Copy out every line that contains the word "model".

> Items:

------

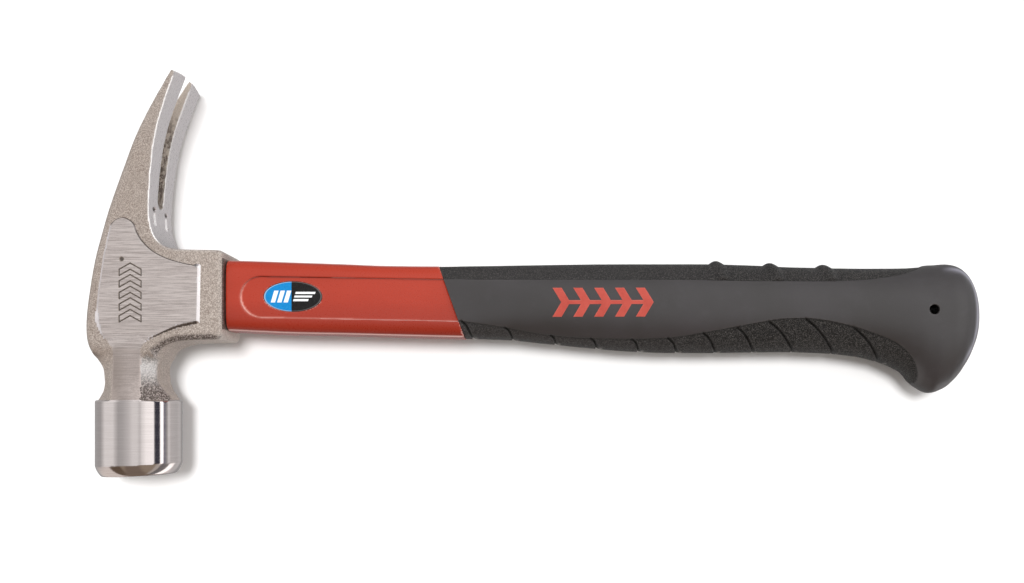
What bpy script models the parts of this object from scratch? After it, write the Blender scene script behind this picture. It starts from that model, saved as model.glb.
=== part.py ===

------

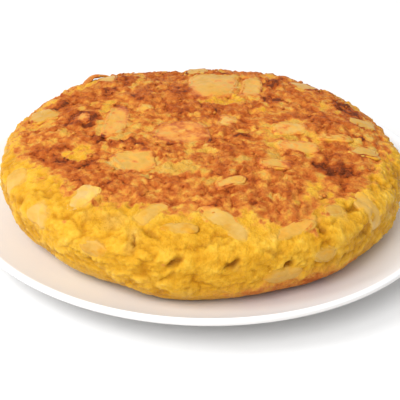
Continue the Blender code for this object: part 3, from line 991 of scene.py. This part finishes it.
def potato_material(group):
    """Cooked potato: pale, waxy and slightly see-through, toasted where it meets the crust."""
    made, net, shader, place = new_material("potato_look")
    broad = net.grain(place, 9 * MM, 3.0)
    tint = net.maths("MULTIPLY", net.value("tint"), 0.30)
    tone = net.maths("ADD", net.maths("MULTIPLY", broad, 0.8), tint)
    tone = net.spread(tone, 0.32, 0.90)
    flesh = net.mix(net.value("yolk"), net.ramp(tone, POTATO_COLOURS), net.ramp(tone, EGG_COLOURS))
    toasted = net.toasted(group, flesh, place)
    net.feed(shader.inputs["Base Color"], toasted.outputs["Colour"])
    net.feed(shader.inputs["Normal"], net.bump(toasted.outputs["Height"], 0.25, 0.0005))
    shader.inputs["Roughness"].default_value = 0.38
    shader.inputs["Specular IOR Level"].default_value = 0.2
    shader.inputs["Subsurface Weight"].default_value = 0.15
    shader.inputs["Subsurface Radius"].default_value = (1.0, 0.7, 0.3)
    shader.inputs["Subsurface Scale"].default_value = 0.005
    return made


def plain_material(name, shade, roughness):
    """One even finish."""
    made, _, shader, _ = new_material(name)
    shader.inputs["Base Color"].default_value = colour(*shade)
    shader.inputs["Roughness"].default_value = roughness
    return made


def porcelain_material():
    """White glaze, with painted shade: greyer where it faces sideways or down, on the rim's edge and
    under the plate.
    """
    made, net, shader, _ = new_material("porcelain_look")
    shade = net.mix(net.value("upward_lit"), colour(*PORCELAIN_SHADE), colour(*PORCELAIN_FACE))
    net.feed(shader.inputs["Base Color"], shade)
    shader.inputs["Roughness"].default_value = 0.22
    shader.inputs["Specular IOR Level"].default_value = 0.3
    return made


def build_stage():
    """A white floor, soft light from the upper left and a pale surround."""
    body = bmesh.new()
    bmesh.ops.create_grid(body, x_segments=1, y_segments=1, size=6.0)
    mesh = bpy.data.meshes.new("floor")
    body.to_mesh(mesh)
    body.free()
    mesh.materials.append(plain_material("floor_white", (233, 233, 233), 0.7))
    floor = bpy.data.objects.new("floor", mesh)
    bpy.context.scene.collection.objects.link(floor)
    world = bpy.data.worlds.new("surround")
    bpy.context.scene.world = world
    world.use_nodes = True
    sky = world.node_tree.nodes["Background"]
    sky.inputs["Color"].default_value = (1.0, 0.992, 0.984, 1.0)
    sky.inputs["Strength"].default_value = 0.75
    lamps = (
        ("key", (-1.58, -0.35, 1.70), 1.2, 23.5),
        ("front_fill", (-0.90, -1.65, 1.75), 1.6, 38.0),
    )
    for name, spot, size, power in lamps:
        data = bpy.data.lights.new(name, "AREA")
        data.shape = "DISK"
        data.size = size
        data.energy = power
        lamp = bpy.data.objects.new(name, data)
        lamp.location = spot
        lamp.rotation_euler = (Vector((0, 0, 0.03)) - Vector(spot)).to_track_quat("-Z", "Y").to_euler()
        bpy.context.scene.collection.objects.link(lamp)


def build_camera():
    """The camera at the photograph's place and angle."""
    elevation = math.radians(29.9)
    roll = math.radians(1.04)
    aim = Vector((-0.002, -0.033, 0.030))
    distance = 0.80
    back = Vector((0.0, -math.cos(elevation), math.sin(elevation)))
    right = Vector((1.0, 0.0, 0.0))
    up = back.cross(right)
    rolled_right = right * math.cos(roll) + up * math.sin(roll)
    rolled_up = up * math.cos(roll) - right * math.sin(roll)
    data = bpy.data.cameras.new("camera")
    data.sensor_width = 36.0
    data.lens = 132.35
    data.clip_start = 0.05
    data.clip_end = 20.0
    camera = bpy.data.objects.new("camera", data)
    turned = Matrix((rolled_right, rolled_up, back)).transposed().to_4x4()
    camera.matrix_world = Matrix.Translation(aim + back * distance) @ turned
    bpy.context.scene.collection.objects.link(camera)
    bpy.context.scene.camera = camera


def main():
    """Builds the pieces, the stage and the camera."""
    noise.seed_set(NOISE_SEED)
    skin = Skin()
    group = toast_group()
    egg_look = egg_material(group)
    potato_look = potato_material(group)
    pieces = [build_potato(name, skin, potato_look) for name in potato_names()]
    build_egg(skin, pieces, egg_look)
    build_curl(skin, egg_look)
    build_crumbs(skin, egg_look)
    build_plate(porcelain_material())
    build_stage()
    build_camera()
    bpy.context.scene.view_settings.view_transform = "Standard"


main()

------

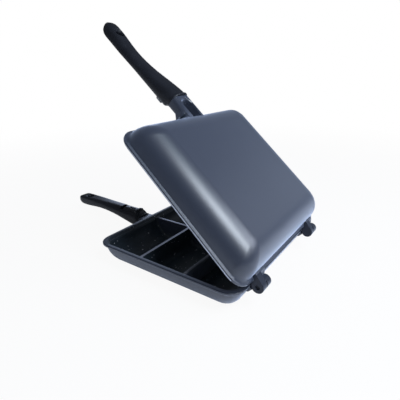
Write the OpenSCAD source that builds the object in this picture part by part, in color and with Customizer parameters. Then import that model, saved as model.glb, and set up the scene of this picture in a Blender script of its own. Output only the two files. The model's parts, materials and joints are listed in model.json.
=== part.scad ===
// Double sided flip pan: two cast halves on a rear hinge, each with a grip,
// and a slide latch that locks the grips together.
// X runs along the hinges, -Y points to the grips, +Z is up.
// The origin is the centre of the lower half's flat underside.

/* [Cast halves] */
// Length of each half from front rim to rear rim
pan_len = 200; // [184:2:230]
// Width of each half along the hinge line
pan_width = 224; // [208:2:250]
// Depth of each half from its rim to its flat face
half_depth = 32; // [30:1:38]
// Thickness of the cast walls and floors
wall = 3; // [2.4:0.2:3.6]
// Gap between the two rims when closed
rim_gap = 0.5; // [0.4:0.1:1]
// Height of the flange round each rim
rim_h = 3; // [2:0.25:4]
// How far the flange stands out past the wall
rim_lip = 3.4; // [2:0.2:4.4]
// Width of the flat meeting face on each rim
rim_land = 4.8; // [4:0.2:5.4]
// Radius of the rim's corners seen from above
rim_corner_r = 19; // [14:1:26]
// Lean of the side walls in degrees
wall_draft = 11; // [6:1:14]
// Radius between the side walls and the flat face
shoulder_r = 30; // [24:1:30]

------

> Written response:
What bpy script models the parts of this object from scratch? After it, write the Blender scene script behind this picture. It starts from that model, saved as model.glb.
Write the OpenSCAD source that builds the object in this picture part by part, in color and with Customizer parameters. Then import that model, saved as model.glb, and set up the scene of this picture in a Blender script of its own. Output only the two files. The model's parts, materials and joints are listed in model.json.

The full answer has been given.